The port city of Visakhapatnam, home to two million people and a major naval base, was hammered as the cyclone made landfall, unleashing the huge destructive force it had sucked up from the warm waters of the Bay of Bengal.
Upended trees and wreckage were strewn across Visakhapatnam, known to locals as Vizag. Most people heeded warnings to take refuge, but three who ventured out were killed.
“The Visakhapatnam situation is very serious,” K. Hymavathi, the special commissioner for disaster management for Andhra Pradesh state, told Reuters by telephone.
“Telecommunications are disrupted - even our control room is not able to operate properly. People staying in their apartments are so afraid that they are panicking and calling us,” she said. The low toll reported so far followed an operation to evacuate more than 150,000 people on Saturday to minimize the risk to life from Hudhud - similar in size and power to cyclone Phailin that struck the area exactly a year ago.
After a lull as the eye of the storm passed over the city, winds regained their strength. Forecasters warned Hudhud would blow with full force for several hours more, before wind speeds halve by evening.
“Reverse windflow will be experienced by the city, which will again have a very great damage potential,” L.S. Rathore, director-general of the state India Meteorological Department (IMD), told reporters in New Delhi.
The IMD forecast a storm surge of 1-2 meters above high tide that could result in flooding of low-lying coastal areas around Visakhapatnam, Vijayanagaram and Srikakulam.
A Reuters reporter staying in Vizag said earlier that his hotel had broken windows while the ground floor was flooded by horizontal rain. Hotel staff abandoned efforts to keep the water out when they were blown back several meters by the wind.
Terrifying noise
The winds were deafening, the reporter said, sounding like explosions going off.
“I never imagined that a cyclone could be so dangerous and devastating,” said a businessman staying in the hotel. “The noise it is making would terrify anyone.”
A man walks as strong winds blow along a beach in Gopalpur in Ganjam district in the eastern Indian state of Odisha – REUTERS
Vizag port suspended operations on Saturday night, with its head saying that 17 ships which had been in the harbor were moving offshore where they would be less at risk from high seas.

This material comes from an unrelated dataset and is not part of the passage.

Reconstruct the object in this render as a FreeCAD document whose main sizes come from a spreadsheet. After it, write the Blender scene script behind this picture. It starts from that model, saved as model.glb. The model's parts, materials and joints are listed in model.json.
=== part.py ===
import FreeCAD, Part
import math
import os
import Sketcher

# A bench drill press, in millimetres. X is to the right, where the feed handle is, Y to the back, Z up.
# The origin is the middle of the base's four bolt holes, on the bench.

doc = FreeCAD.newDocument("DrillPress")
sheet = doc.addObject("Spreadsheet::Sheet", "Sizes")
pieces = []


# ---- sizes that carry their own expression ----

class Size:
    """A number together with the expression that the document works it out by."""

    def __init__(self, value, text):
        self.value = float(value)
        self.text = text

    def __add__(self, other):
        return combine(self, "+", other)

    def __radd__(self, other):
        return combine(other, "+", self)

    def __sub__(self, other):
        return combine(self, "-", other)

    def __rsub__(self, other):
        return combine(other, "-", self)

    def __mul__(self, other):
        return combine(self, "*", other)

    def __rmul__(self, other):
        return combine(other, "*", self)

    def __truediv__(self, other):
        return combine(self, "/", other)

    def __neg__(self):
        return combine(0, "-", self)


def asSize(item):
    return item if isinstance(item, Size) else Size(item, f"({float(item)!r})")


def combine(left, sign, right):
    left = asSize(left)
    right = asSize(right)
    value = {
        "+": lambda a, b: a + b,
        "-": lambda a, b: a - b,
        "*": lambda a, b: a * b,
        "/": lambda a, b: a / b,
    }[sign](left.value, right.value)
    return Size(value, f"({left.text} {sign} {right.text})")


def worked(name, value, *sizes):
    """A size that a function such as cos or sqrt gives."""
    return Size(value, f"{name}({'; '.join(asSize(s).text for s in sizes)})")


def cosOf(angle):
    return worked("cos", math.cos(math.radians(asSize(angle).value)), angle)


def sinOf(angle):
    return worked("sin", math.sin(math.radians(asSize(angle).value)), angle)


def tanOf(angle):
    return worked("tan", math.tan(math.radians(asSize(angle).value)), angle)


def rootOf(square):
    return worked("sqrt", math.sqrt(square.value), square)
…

The city airport was closed and train services suspended.
The IMD rated Hudhud as a very severe cyclonic storm that could pack gusts of 195 km/h and dump more than 10 inches of rain.
The cyclone was strong enough to have a “high humanitarian impact” on nearly 11 million people, the Global Disaster Alert and Coordination System (GDACS), run by the United Nations and the European Commission, said.

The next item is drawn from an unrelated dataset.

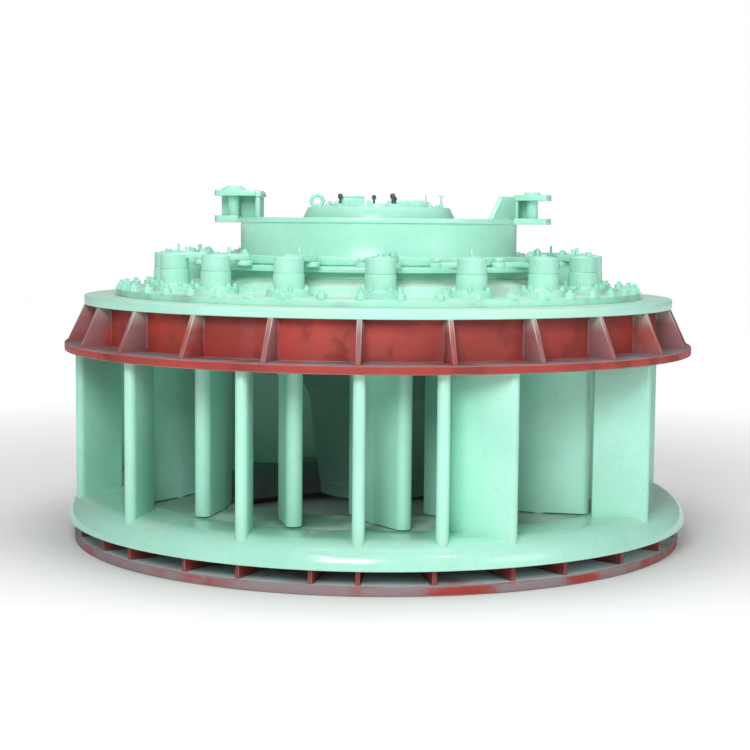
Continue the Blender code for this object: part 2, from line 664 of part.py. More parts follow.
def make_ear_pin(name, place, lower_top, upper_foot, upper_top, head):
    """Pin through an ear, with a spacer between the plates and a round head on top."""
    head_radius, crown_radius, head_height = head
    foot = upper_top + GAP
    profile = [(0.0, DRUM_FLANGE_FOOT), (EAR_PIN_RADIUS, DRUM_FLANGE_FOOT),
               (EAR_PIN_RADIUS, lower_top + RUN_GAP), (EAR_SPACER_RADIUS, lower_top + RUN_GAP),
               (EAR_SPACER_RADIUS, upper_foot - RUN_GAP), (EAR_PIN_RADIUS, upper_foot - RUN_GAP),
               (EAR_PIN_RADIUS, foot), (head_radius, foot), (crown_radius, foot + head_height),
               (0.0, foot + head_height)]
    pin = turned(name, profile, SLEEVE_SIDES)
    pin.location = place
    return painted(pin, MINT)


def leaf_outline():
    """Plan of a guide vane's leaf about its stem, nose towards +X: a round nose and a thin tail."""
    centre = LEAF_NOSE - LEAF_NOSE_RADIUS
    upper = []
    for k in range(1, LEAF_NOSE_STEPS + 1):
        turn = 0.5 * math.pi * k / LEAF_NOSE_STEPS
        upper.append((centre + LEAF_NOSE_RADIUS * math.cos(turn), LEAF_NOSE_RADIUS * math.sin(turn)))
    for k in range(LEAF_TAIL_STEPS + 1):
        share = k / LEAF_TAIL_STEPS
        half = LEAF_EDGE + (LEAF_HALF - LEAF_EDGE) * (1.0 - share ** LEAF_TAPER)
        upper.append((-LEAF_TAIL * share, half))
    return [(LEAF_NOSE, 0.0)] + upper + [(x, -half) for x, half in upper[::-1]]


def lever_tip():
    """Place of the lever's pin from the stem's axis, +X outwards."""
    turn = math.radians(LEVER_REST)
    return Vector((-LEVER_LENGTH * math.cos(turn), LEVER_LENGTH * math.sin(turn), 0.0))


def arm_outline():
    """Plan of the lever's arm, from the hub to round its pin."""
    tip = lever_tip()
    along = tip.normalized()
    side = Vector((-along.y, along.x, 0.0))
    points = [side * (-ARM_ROOT_WIDTH / 2), side * (ARM_ROOT_WIDTH / 2)]
    for k in range(7):
        turn = math.pi * k / 6
        points.append(tip + (side * math.cos(turn) + along * math.sin(turn)) * ARM_TIP_RADIUS)
    return [(point.x, point.y) for point in points]


def make_guide_vane_pattern():
    """One guide vane: the leaf, its stems, and the lever clamped on the upper stem."""
    leaf = prism("guide_vane_01", leaf_outline(), FLOOR_Z + END_CLEARANCE, ROOF_Z - END_CLEARANCE)
    moved(leaf, Matrix.Rotation(math.radians(GUIDE_LEAN), 4, "Z"))
    stem_top = HUB_FOOT + STEM_BITE
    stem = [(0.0, LOWER_STEM_FOOT), (LOWER_STEM_RADIUS, LOWER_STEM_FOOT),
            (LOWER_STEM_RADIUS, FLOOR_Z + END_CLEARANCE + STEM_BITE),
            (STEM_RADIUS, ROOF_Z - END_CLEARANCE - STEM_BITE), (STEM_RADIUS, stem_top), (0.0, stem_top)]
    combine(leaf, "UNION", turned("stem", stem, STEM_SIDES))
    combine(leaf, "UNION", prism("hub", circle(HUB_RADIUS, SLEEVE_SIDES), HUB_FOOT, HUB_TOP))
    combine(leaf, "UNION", prism("arm", arm_outline(), ARM_FOOT, ARM_TOP))
    tip = lever_tip()
    pin = circle(LINK_PIN_RADIUS, PIN_SIDES, (tip.x, tip.y))
    combine(leaf, "UNION", prism("lever_pin", pin, LEVER_PIN_FOOT, ARM_FOOT + BITE))
    return painted(leaf, MINT)


def make_guide_vanes():
    """Sixteen guide vanes, each with its origin on the axis that its stem turns on."""
    pattern = make_guide_vane_pattern()
    vanes = []
    for k, azimuth in enumerate(guide_azimuths()):
        vane = pattern if k == 0 else copy_of(pattern, f"guide_vane_{k + 1:02d}")
        vane.location = GUIDE_CIRCLE * radial(azimuth)
        vane.rotation_euler = (0.0, 0.0, math.radians(azimuth - 90.0))
        vanes.append(vane)
    return vanes


def link_end():
    """Place of the link's open end from its pin, in the frame of its guide vane, +X outwards."""
    turn = math.radians(LINK_PIN_OFFSET)
    pin = Vector((LINK_PIN_CIRCLE * math.cos(turn), LINK_PIN_CIRCLE * math.sin(turn), 0.0))
    return Vector((GUIDE_CIRCLE, 0.0, 0.0)) + lever_tip() - pin


def make_link_pattern():
    """One link: an eye on the ring's pin and a wider, open eye round the lever's pin."""
    end = link_end()
    link = prism("link_01", circle(LINK_EYE_RADIUS, PIN_SIDES), LINK_FOOT, LINK_TOP)
    far = prism("far_eye", circle(OPEN_EYE_RADIUS, PIN_SIDES, (end.x, end.y)), LINK_FOOT, LINK_TOP)
    combine(link, "UNION", far)
    side = Vector((-end.y, end.x, 0.0)).normalized() * (LINK_BAR_WIDTH / 2)
    corners = [side * -1.0, end - side, end + side, side]
    bar = prism("bar", [(corner.x, corner.y) for corner in corners], LINK_FOOT, LINK_TOP)
    combine(link, "UNION", bar)
    near_hole = hole_radius(LINK_PIN_RADIUS, LINK_PIN_GAP, PIN_SIDES)
    far_hole = hole_radius(LINK_PIN_RADIUS, OPEN_EYE_SLACK, PIN_SIDES)
    outlines = [circle(near_hole, PIN_SIDES), circle(far_hole, PIN_SIDES, (end.x, end.y))]
    holes = [prism("hole", outline, LINK_FOOT - REACH, LINK_TOP + REACH) for outline in outlines]
    combine(link, "DIFFERENCE", gathered("holes", holes))
    return painted(link, MINT)


def make_links():
    """Sixteen links, each with its origin on the ring's pin that it turns on."""
    pattern = make_link_pattern()
    links = []
    for k, azimuth in enumerate(guide_azimuths()):
        link = pattern if k == 0 else copy_of(pattern, f"link_{k + 1:02d}")
        link.location = link_pin_spot(azimuth)
        link.rotation_euler = (0.0, 0.0, math.radians(azimuth - 90.0))
        links.append(link)
    return links


def carried_by(parent, children):
    for child in children:
        child.parent = parent


def main():
    clear_scene()
    fixed = bpy.data.objects.new("distributor", None)
    bpy.context.scene.collection.objects.link(fixed)
    carried_by(fixed, [make_base_ring(), make_stay_ring(), make_bottom_ring(), make_upper_ring(),
                       make_top_plate(), make_head_cover(), make_inner_head_cover(), make_inner_cover(),
                       make_lifting_eye()])
    carried_by(fixed, make_stay_vanes())
    ring = make_operating_ring()
    right_pin = make_ear_pin("ear_pin_right", RIGHT_PIN_R * radial(RIGHT_AZIMUTH), RIGHT_LOWER_TOP,
                             RIGHT_UPPER_FOOT, RIGHT_UPPER_TOP, RIGHT_HEAD)
    left_pin = make_ear_pin("ear_pin_left", LEFT_PIN_R * radial(LEFT_AZIMUTH), LEFT_LOWER_TOP,
                            LEFT_UPPER_FOOT, LEFT_UPPER_TOP, LEFT_HEAD)
    carried_by(ring, [make_right_ear(), make_left_ear(), right_pin, left_pin])
    carried_by(ring, make_links())
    carried_by(fixed, make_guide_vanes() + [ring])


main()
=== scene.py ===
"""Finished surfaces of a vertical Kaplan turbine's distributor, the water-guide ring round the runner.

Metres, +Z up. The origin is on the turbine's axis at the foot of the base flange, and -Y is the front.
Azimuths are in degrees from the front, towards +X. Sections are lists of (radius, height).
"""

import math

import bmesh
import bpy
from mathutils import Matrix, Vector


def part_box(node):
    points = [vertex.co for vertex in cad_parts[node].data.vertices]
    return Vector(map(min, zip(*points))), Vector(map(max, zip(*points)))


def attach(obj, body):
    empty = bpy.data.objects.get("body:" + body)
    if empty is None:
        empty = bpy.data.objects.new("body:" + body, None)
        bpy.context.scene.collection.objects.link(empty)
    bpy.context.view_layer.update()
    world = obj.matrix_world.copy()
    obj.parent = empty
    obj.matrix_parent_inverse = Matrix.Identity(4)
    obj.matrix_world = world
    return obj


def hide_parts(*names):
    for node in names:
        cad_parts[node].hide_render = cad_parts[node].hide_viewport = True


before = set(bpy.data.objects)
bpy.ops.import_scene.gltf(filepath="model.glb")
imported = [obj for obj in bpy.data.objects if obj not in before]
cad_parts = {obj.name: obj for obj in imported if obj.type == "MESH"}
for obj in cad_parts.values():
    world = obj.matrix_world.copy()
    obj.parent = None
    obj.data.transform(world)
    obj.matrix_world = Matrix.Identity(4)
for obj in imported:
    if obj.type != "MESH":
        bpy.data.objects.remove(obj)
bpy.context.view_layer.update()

bl_info = {
    "name": "Turbine distributor",
    "version": (1, 0, 0),
    "blender": (4, 5, 0),
    "location": "3D View > Sidebar > Turbine",
    "description": "Builds the finished surfaces of a turbine's water-guide ring",
    "category": "Object",
}

# Gap between touching pieces, room round a stem, depth of a welded rib in its plate, and reach of a
# cutting shape past the plate that it cuts
TOUCH, STEM_ROOM, BITE, CUT = 0.0003, 0.002, 0.005, 0.020
# Angle above which an edge stays sharp, in degrees
SMOOTH_ANGLE = 35.0
# Points of a mesh that are nearer than this are merged
MERGE = 1e-5
# Steps round the inner cone and the inner cover's drum
CONE_STEPS, DRUM_STEPS = 96, 128

# Bodies that the pieces ride on
FIXED = "distributor"
RING = "ring"

# Sizes read from the frame
BASE_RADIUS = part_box("base_ring")[1].x
STAY_FOOT, CROWN_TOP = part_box("lower_stay_ring")[0].z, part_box("lower_stay_ring")[1].z
STAY_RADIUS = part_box("lower_stay_ring")[1].x
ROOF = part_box("upper_ring")[0].z
UPPER_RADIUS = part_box("upper_ring")[1].x
PLATE_FOOT, PLATE_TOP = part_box("top_plate")[0].z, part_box("top_plate")[1].z
PLATE_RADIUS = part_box("top_plate")[1].x
COVER_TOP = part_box("inner_cover")[1].z
VANE_FOOT, VANE_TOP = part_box("guide_vane_01")[0].z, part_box("guide_vane_01")[1].z
LINK_FOOT, LINK_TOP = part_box("link_01")[0].z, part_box("link_01")[1].z

# Base ring
BASE_FLANGE_TOP = 0.048
BASE_BORE = 1.100
BASE_SHELL_RADIUS = 1.130
BASE_RIB = 0.020
BASE_RIB_REACH = 1.668
FRONT_BASE_RIBS = (-57.1, -47.7, -33.9, -23.3, -10.7, -3.0, 9.4, 22.9, 33.2, 47.3, 61.8)
HIDDEN_BASE_RIBS = 16

# Lower stay ring and bottom ring
CROWN_LIP = 0.1256
CROWN_FLAT = 1.582
LIP_SLOPE = 0.012
LEDGE_RADIUS, LEDGE = 1.300, 0.180
SEAM_RADIUS = 1.376
SEAM_GROOVE = 0.006
THROAT_RADIUS, THROAT_WALL, THROAT_FOOT = 1.000, 0.045, 0.050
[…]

The evacuation effort was comparable to one preceding Cyclone Phailin, credited with minimizing fatalities to 53. When a huge storm hit the same area 15 years ago, 10,000 people died.
Hudhud was likely to batter a 200-300 km stretch of coastline before losing force inland, forecasters said.
“The landfall process could take up to 10 or 12 hours,” said Eric Holthaus, a meteorologist at U.S. online magazine Slate who has been tracking Hudhud.
“The worst-case scenario would be if Hudhud’s eye makes landfall just south of the city, which would direct the full brunt of the eyewall and maximum storm surge towards Vizag,” he told the Thomson Reuters Foundation.
According to the IMD, peak wind speeds will drop to 60 km/h by Monday afternoon. Hudhud is expected to continue to dump heavy rains further inland and, eventually, snow when it reaches the Himalayan mountains.